Over the years, certain political leaders, traditional rulers, clerics, community leaders, and public officials have made statements that many Nigerians interpret as sympathetic to, or overly accommodating of, criminal elements. Whether those interpretations are entirely fair or not, the resulting perception has damaged public confidence and deepened ethnic mistrust.
Many citizens ask legitimate questions. Why do some leaders appear more willing to explain the grievances of criminals than to champion the suffering of victims? Why are communities devastated by kidnappings, killings, and displacement often left feeling unheard? Why has there been a seeming reluctance in some quarters to unequivocally isolate violent criminals from the larger communities from which they emerge?

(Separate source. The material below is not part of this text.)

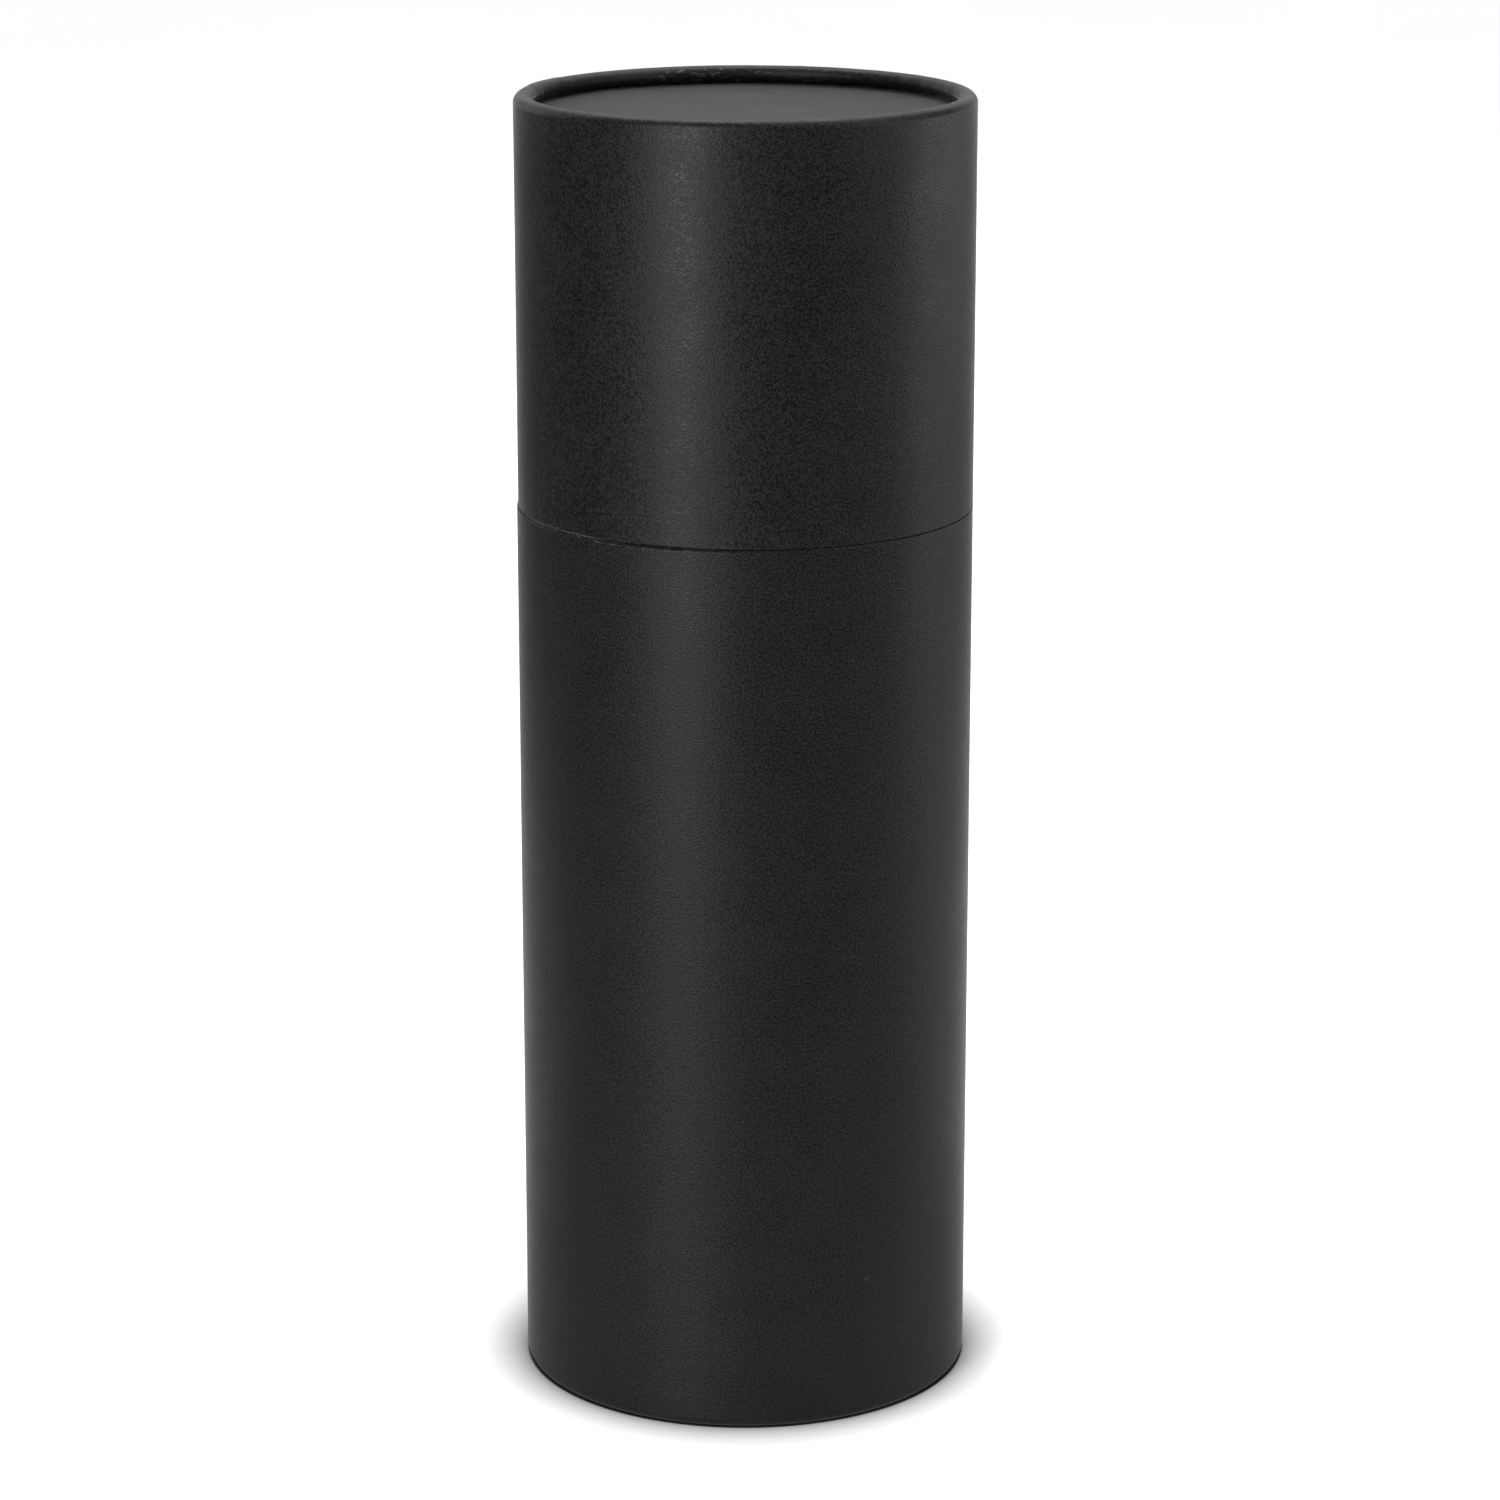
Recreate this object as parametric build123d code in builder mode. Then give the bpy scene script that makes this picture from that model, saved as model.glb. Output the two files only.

These questions become even more pressing when innocent schoolchildren are abducted, worshippers attacked, farmers driven from their lands, and entire communities forced to live in fear.
It is important to state clearly that no ethnic group should be held collectively responsible for the actions of criminals. However, it is equally important to insist that influential leaders bear a special responsibility to condemn criminality without ambiguity and to cooperate fully with efforts to bring perpetrators to justice.
Silence, equivocation, selective outrage, or attempts to rationalize criminal violence can have serious consequences. When leaders fail to draw a firm moral line between legitimate community concerns and outright criminality, they risk creating the impression that criminals enjoy protection, sympathy, or political cover.
The Nigerian people deserve leadership that stands firmly with victims, supports the rule of law, and rejects terrorism, banditry, kidnapping, and violent extremism regardless of the identity of those responsible. Anything less undermines national unity and weakens public trust in the institutions charged with protecting lives and property.